Le camp de concentration

Puis nous nous sommes remis en route, nous avons marché et encore marché, et nous sommes arrivés à une ligne de chemin de fer. On nous a fait monter sur le train, et nous avons roulé, je ne sais combien de temps. Arrivés dans un petit bourg, nommé Pont-du-Fas, là où se trouvait le camp de concentration, ils nous ont faits entrer dans ce camp.

Tout d'abord on nous passa à nouveau en revue, pour inspecter notre trousseau. Si nous avions deux chemises, on nous en enlevait une, si nous avions deux couvertures, on nous en enlevait une, on ne nous laissait qu'un seul ensemble de vêtements.

Et, pendant plusieurs jours, on ne nous donna rien à manger et rien à boire. Il faisait une chaleur incroyable. Les soldats étaient très nombreux dans cet endroit, la terre était sableuse, il y avait un peu de vent, de sorte que nous somme tous devenus sales. Moi, j'ai tenu le coup, avec plusieurs autres, mais beaucoup, beaucoup de soldats tombaient comme morts sur le sol. Alors on les emportait à l'infirmerie, on leur faisait une piqûre, puis ils revenaient.

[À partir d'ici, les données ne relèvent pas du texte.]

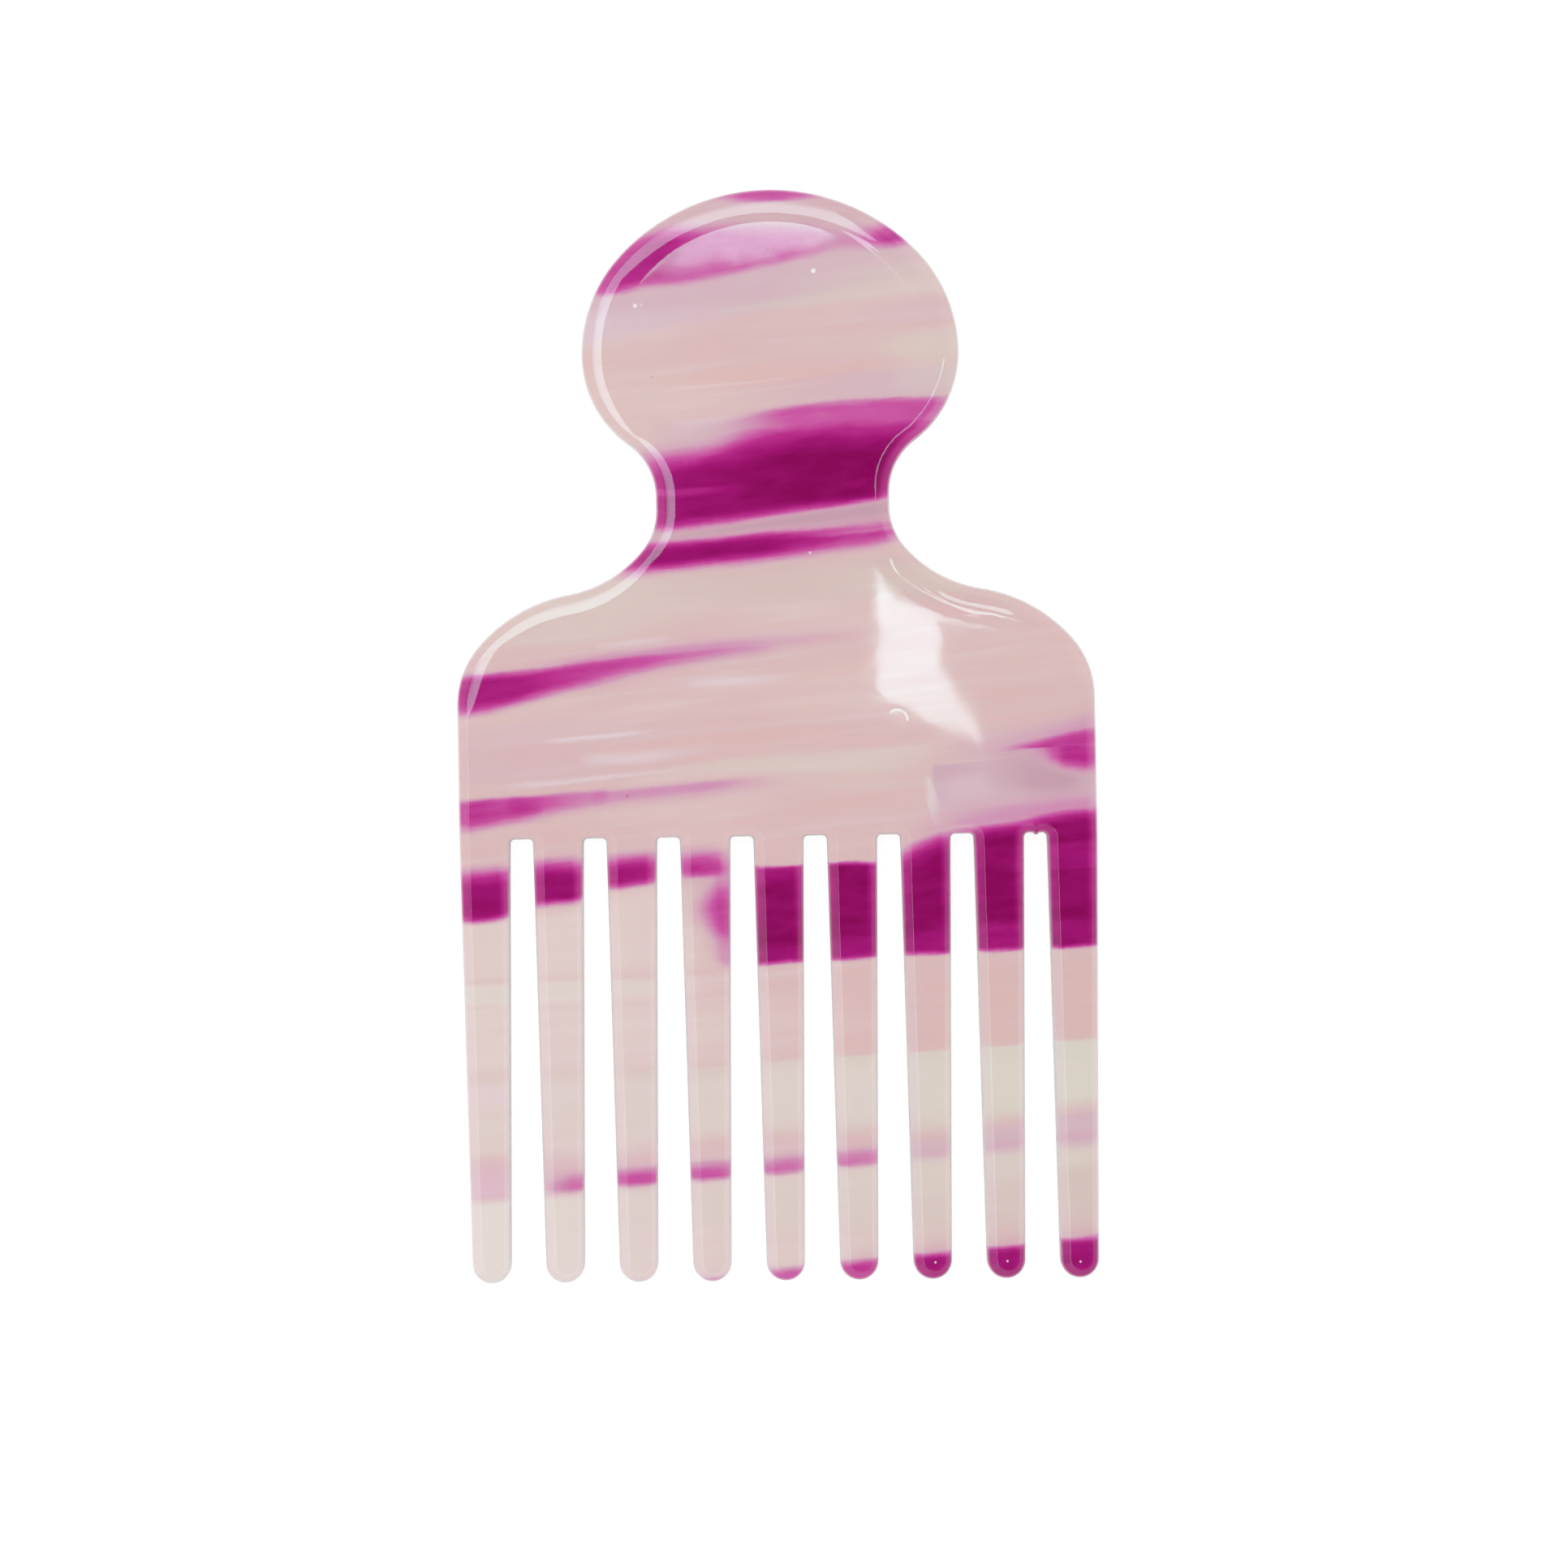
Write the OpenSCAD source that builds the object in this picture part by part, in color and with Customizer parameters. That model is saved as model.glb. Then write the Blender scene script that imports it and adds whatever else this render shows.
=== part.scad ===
// Wide-tooth comb with an oval head as its handle, cut from one sheet of cellulose acetate.
// It lies flat: the head points along +Y, the teeth along -Y and the sheet's thickness along +Z.
// The origin is on the underside, on the line of symmetry and halfway along the length.
// The comb is one piece of acetate, so its regions meet face to face and nothing moves.

/* [Sheet] */
// Length, from the top of the head to the tooth tips
comb_l = 120; // [112:1:128]
// Width across the row of teeth
comb_w = 70; // [66:0.5:76]
// Thickness of the acetate sheet
sheet_t = 4; // [3:0.25:6]
// Radius of the polished edge, on both faces
edge_r = 1; // [0.6:0.1:1.4]

/* [Head] */
// Width of the oval head that the palm holds
head_w = 41.4; // [39:0.2:44]
// Height of the head above its widest line
head_rise = 18; // [17:0.25:20]
// Radius of the head's sides, above the widest line
head_side_r = 16; // [14:0.5:16.5]
// Radius of the head below its widest line
head_low_r = 12; // [10.5:0.5:13]

/* [Neck] */
// Width of the waist between the fingers
neck_w = 25.6; // [23:0.2:27]
// Straight length of the waist, between the coves above and below it
waist_l = 1.5; // [0:0.25:6]
// Radius of the cove under the head
under_head_r = 7.2; // [6:0.2:7.6]
// Radius of the cove where the waist starts to widen
waist_r = 6.8; // [5.6:0.2:8]
// Turn of that cove, in degrees
waist_turn = 40; // [34:1:48]
// Radius of the wide cove that sweeps out to the shoulders
sweep_r = 13.8; // [12:0.2:15]

/* [Shoulders] */
// Radius over the top of each shoulder
shoulder_r = 17; // [15:0.5:19]
// Radius of each outer corner
corner_r = 9.8; // [8:0.2:12]
// Angle at which the shoulder hands over to the corner, in degrees above level
corner_turn = 41.5; // [36:0.5:46]

/* [Teeth] */
// Number of teeth
teeth = 9; // [7:1:10]
// Length of the slots between the teeth
slot_l = 48.9; // [44:0.1:50]
// Width of a tooth at its root
root_w = 5.5; // [4.8:0.1:6]
// Width across a tooth's round tip
tip_w = 4.2; // [3.6:0.1:4.6]
// Radius in the corners of a slot's closed end
slot_corner_r = 0.5; // [0.3:0.1:0.9]

/* [Hidden] */

arc_steps = 8; // straight steps along each arc of the outline
edge_steps = 4; // and through each quarter turn of the polished edge
into_cove = 12; // the neck ends this many degrees inside the cove at each end
overshoot = 1; // a slot's cutter runs this far past each surface that it cuts
near = 0.001; // points closer than this are the same point

// Levels along the comb
top_y = comb_l / 2;
wide_y = top_y - head_rise;
slot_y = slot_l - top_y;
root_y = slot_y - slot_corner_r; // the teeth leave the back here, just below the slot corners

// Teeth
pitch = (comb_w - root_w) / (teeth - 1);
slot_w = pitch - root_w;
tip_r = tip_w / 2;
tip_y = tip_r - top_y;
flank_rise = root_y - tip_y;
flank_lean = acos(tip_r / norm([root_w / 2, flank_rise])) - atan2(flank_rise, root_w / 2);

function tooth_x(i) = (i - (teeth + 1) / 2) * pitch;
function slot_x(i) = (tooth_x(i) + tooth_x(i + 1)) / 2;
function direction(a) = [cos(a), sin(a)];
function bearing(from, to) = atan2(to.y - from.y, to.x - from.x);

// Height between the centres of two arcs that touch, a known distance apart in width
function climb(reach, width) = sqrt(pow(reach, 2) - pow(width, 2));

// Centres of the right-hand outline's arcs, from the top down. Each follows from the one above,
// so that every arc runs smoothly into the next.
head_top_r = (pow(head_w / 2 - head_side_r, 2) + pow(head_rise, 2) - pow(head_side_r, 2))
    / (2 * (head_rise - head_side_r));
head_top_c = [0, top_y - head_top_r];
head_side_c = [head_w / 2 - head_side_r, wide_y];
head_low_c = [head_w / 2 - head_low_r, wide_y];
under_head_x = neck_w / 2 + under_head_r;
under_head_y = wide_y - climb(head_low_r + under_head_r, under_head_x - head_low_c.x);
under_head_c = [under_head_x, under_head_y];
waist_c = [neck_w / 2 + waist_r, under_head_y - waist_l];
sweep_c = waist_c + (sweep_r - waist_r) * direction(waist_turn);
shoulder_x = comb_w / 2 - corner_r - (shoulder_r - corner_r) * cos(corner_turn);
shoulder_y = sweep_c.y - climb(sweep_r + shoulder_r, sweep_c.x - shoulder_x);
shoulder_c = [shoulder_x, shoulder_y];
corner_c = shoulder_c + (shoulder_r - corner_r) * direction(corner_turn);

// Angles at which one arc hands over to the next
head_turn = bearing(head_top_c, head_side_c);
low_turn = bearing(head_low_c, under_head_c);
sweep_turn = 360 + bearing(sweep_c, shoulder_c);

// Each arc is its centre, its radius and its two end angles. A hollow arc has a negative radius.
head_top = [head_top_c, head_top_r, 90, head_turn];
head_side = [head_side_c, head_side_r, head_turn, 0];
head_low = [head_low_c, head_low_r, 0, low_turn];
under_head = [under_head_c, -under_head_r, 180 + low_turn, 180];
waist = [waist_c, -waist_r, 180, 180 + waist_turn];
sweep = [sweep_c, -sweep_r, 180 + waist_turn, sweep_turn];
shoulder = [shoulder_c, shoulder_r, sweep_turn - 180, corner_turn];
corner = [corner_c, corner_r, corner_turn, 0];
tooth_tip = [[0, tip_y], tip_r, -flank_lean, -90];
slot_corner = [[slot_w / 2 - slot_corner_r, root_y], slot_corner_r, 90, 0];

// Levels at which the neck meets the head and the back
neck_top_y = under_head_c.y + under_head_r * sin(180 + low_turn + into_cove);
neck_low_y = sweep_c.y + sweep_r * sin(sweep_turn - into_cove);

// Points along an arc, a given depth inside the outline
function along(arc, depth, from, to) =
    let (
        start = is_undef(from) ? arc[2] : from,
        end = is_undef(to) ? arc[3] : to,
        r = abs(arc[1]) - sign(arc[1]) * depth
    )
        [for (k = [0:arc_steps]) arc[0] + r * direction(start + (end - start) * k / arc_steps)];

// Angle at which a hollow arc, a given depth inside the outline, crosses a level
function crossing(arc, depth, level) = 180 - asin((level - arc[0].y) / (depth - arc[1]));

// Right-hand outlines, from the top down, at a given depth inside the full outline
head_outline = function (depth) concat(
    along(head_top, depth),
    along(head_side, depth),
    along(head_low, depth),
    along(under_head, depth, to = crossing(under_head, depth, neck_top_y))
);
neck_outline = function (depth) concat(
    along(under_head, depth, from = crossing(under_head, depth, neck_top_y)),
    along(waist, depth),
    along(sweep, depth, to = crossing(sweep, depth, neck_low_y))
);
back_outline = function (depth) concat(
    along(sweep, depth, from = crossing(sweep, depth, neck_low_y)),
    along(shoulder, depth),
    along(corner, depth),
    [[comb_w / 2 - depth, root_y]]
);
tooth_outline = function (depth) concat(
    [[root_w / 2 - depth, root_y]],
    along(tooth_tip, depth)
);
slot_outline = function (depth) concat(
    along(slot_corner, -depth), // the slot flares out where the material draws in
    [[slot_w / 2 + depth, root_y - overshoot]]
);

// Depth and height of each ring of points round the polished edge, from the underside up
lower_edge = [
    for (k = [0:edge_steps])
        let (a = 90 * k / edge_steps)
            edge_r * [1 - sin(a), 1 - cos(a)]
];
upper_edge = [for (k = [edge_steps:-1:0]) [lower_edge[k].x, sheet_t - lower_edge[k].y]];
polished_edge = concat(lower_edge, upper_edge);
slot_edge = concat([[edge_r, -overshoot]], polished_edge, [[edge_r, sheet_t + overshoot]]);

// Closed loop from a right-hand outline and its mirror image
function distinct(points) = [
    for (k = [0:len(points) - 1])
        if (k == 0 || norm(points[k] - points[k - 1]) > near) points[k]
];
function mirrored(points) = [
    for (k = [len(points) - 1:-1:0])
        if (points[k].x > near) [-points[k].x, points[k].y]
];
function loop(outline) = let (right = distinct(outline)) concat(right, mirrored(right));

// Solid whose edge passes through the loop that an outline gives at each ring's depth
module solid(outline_at, rings) {
    loops = [for (ring = rings) loop(outline_at(ring.x))];
    n = len(loops[0]);
    last = len(rings) - 1;
    middle = [for (p = loops[0]) 1] * loops[0] / n;
    loop_points = [for (j = [0:last]) for (p = loops[j]) [p.x, p.y, rings[j].y]];
    floor_point = [middle.x, middle.y, rings[0].y];
    roof_point = [middle.x, middle.y, rings[last].y];

    top = last * n;
    floor = top + n;
    roof = floor + 1;
    walls = [
        for (j = [0:last - 1], k = [0:n - 1])
            let (a = j * n + k, b = j * n + (k + 1) % n)
                each [[a, b, b + n], [a, b + n, a + n]]
    ];
    faces = [
        for (k = [0:n - 1])
            let (next = (k + 1) % n)
                each [[floor, next, k], [roof, top + k, top + next]]
    ];
    polyhedron(concat(loop_points, [floor_point, roof_point]), concat(walls, faces));
}

module head() {
    color("thistle") solid(head_outline, polished_edge);
}

module neck() {
    color("mediumvioletred") solid(neck_outline, polished_edge);
}

// The back holds the teeth, with the closed ends of the slots between their roots
module back() {
    color("mistyrose") difference() {
        solid(back_outline, polished_edge);
        for (i = [1:teeth - 1])
            translate([slot_x(i), 0, 0]) solid(slot_outline, slot_edge);
    }
}

// One tapered tooth with a round tip
module tooth(i) {
    color("linen") translate([tooth_x(i), 0, 0]) solid(tooth_outline, polished_edge);
}

head();
neck();
back();
for (i = [1:teeth])
    tooth(i);
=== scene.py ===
import math

import bpy
import numpy as np
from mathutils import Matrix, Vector, noise
from mathutils.geometry import delaunay_2d_cdt


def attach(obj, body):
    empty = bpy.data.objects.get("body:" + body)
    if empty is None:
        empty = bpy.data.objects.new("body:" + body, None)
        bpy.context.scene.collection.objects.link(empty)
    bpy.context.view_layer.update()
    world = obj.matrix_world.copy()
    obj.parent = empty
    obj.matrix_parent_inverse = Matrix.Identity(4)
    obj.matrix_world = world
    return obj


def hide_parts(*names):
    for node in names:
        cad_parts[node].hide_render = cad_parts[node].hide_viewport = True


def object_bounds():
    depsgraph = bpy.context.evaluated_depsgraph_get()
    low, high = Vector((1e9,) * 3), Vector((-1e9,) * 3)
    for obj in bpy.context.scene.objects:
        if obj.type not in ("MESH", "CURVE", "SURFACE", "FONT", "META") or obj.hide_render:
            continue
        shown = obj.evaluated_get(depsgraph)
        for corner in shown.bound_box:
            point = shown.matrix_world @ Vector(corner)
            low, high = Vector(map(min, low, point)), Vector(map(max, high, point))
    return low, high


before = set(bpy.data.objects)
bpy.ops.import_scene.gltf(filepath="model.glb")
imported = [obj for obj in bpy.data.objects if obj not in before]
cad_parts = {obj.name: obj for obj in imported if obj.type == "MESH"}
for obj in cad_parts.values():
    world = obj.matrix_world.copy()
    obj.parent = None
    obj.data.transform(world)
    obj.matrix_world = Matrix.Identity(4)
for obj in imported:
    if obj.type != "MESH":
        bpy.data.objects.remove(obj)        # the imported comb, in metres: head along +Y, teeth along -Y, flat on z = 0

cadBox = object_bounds()
mm = 0.001  # sizes below are in millimetres until they are used, unless a note says otherwise
cadSize = [round((high - low) / mm, 3) for low, high in zip(*cadBox)]

comb = {
    "width": cadSize[0], "length": cadSize[1], "thickness": cadSize[2],
    "headWidth": 41.4, "headSideRadius": 16.0, "headLowRadius": 12.0,
    "headRise": 18.0,  # height of the head above its widest line
    "waistWidth": 25.6, "waistLength": 1.5, "underHeadRadius": 7.2, "waistRadius": 6.8,
    "waistTurn": 40.0,  # degrees
    "sweepRadius": 13.8, "shoulderRadius": 17.0, "cornerRadius": 9.8,
    "cornerTurn": 41.5,  # degrees above level where the shoulder hands over to the corner
    "teeth": 9, "slotLength": 48.9, "rootWidth": 5.5, "tipWidth": 4.2, "slotCornerRadius": 0.5,
    "burr": {"x": 28.3, "length": 0.3, "width": 0.14},  # in the eighth slot
    "skew": 0.5,  # the left-hand teeth were cut this much shorter
    "skewGrowth": ((4, 6), (12, 46)),  # half of it starts so far below the origin and takes so long
}
topY = comb["length"] / 2
rootY = comb["slotLength"] - topY - comb["slotCornerRadius"]  # the teeth's roots

# Steps between the outline's points
spacing = {"curve": 0.5, "side": 0.8, "flank": 1.1, "tip": 0.25, "slotCorner": 0.15, "slotEnd": 0.2}
samePoint = 0.01  # points closer than this are the same


def unit(angle):
    return np.array([math.cos(math.radians(angle)), math.sin(math.radians(angle))])


def bearing(a, b):
    return math.degrees(math.atan2(b[1] - a[1], b[0] - a[0]))


# Height between the centres of two arcs that touch, a known distance apart in width
def climb(reach, width):
    return math.sqrt(reach ** 2 - width ** 2)


# Both of these give points with the outward normal at each
def arcPoints(centre, radius, start, end, hollow=False, step=spacing["curve"]):
    count = max(3, math.ceil(abs(radius * math.radians(end - start)) / step))
    turns = [start + (end - start) * k / count for k in range(count + 1)]
    side = -1 if hollow else 1
    return [(np.array(centre) + radius * unit(a), side * unit(a)) for a in turns]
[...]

À un certain moment, l'interprète italien dit : « Les gars, un soldat par peloton devra sortir, un seulement par peloton. Il prendra les gourdes des camarades, un garde l'accompagnera, et il se rendra au point d'eau. J'ai pris toutes les gourdes des camarades, je les ai enfilées autour de mon cou, vous pouvez imaginer l'air que j'avais, avec toutes ces gourdes sur moi. Donc, j'ai emporté un bidon, qui se trouvait là, et ces gourdes, et je suis parti avec les autres soldats. Chemin faisant, nous avons traversé un petit village, car il y avait un village non loin de là. Et, au milieu du village, il y avait une fontaine avec de l'eau. Mais nous avons continué sans nous arrêter, au-delà du village, et nous avons marché je ne sais combien, et nous étions tout simplement morts de fatigue à force de marcher. Alors, arrivés à un endroit, [le garde français] a dit : « Les gars, arrêtez-vous ici. Moi je continue sur la route pour voir s'il y a de l'eau ». Nous restions tous là, sans bouger, en attendant qu'il revienne pour nous annoncer : « J'ai trouvé le point d'eau ». Mais, le voilà qui revient, qui descend de la route, qui fait quelques pas à droite, à gauche avant de revenir nous dire : « Il n'y a pas d'eau ici, on doit rentrer. » Et de fait, nous sommes rentrés. Nous avons de nouveau traversé le village avec la fontaine et son eau, et on ne nous a pas laissé en prendre.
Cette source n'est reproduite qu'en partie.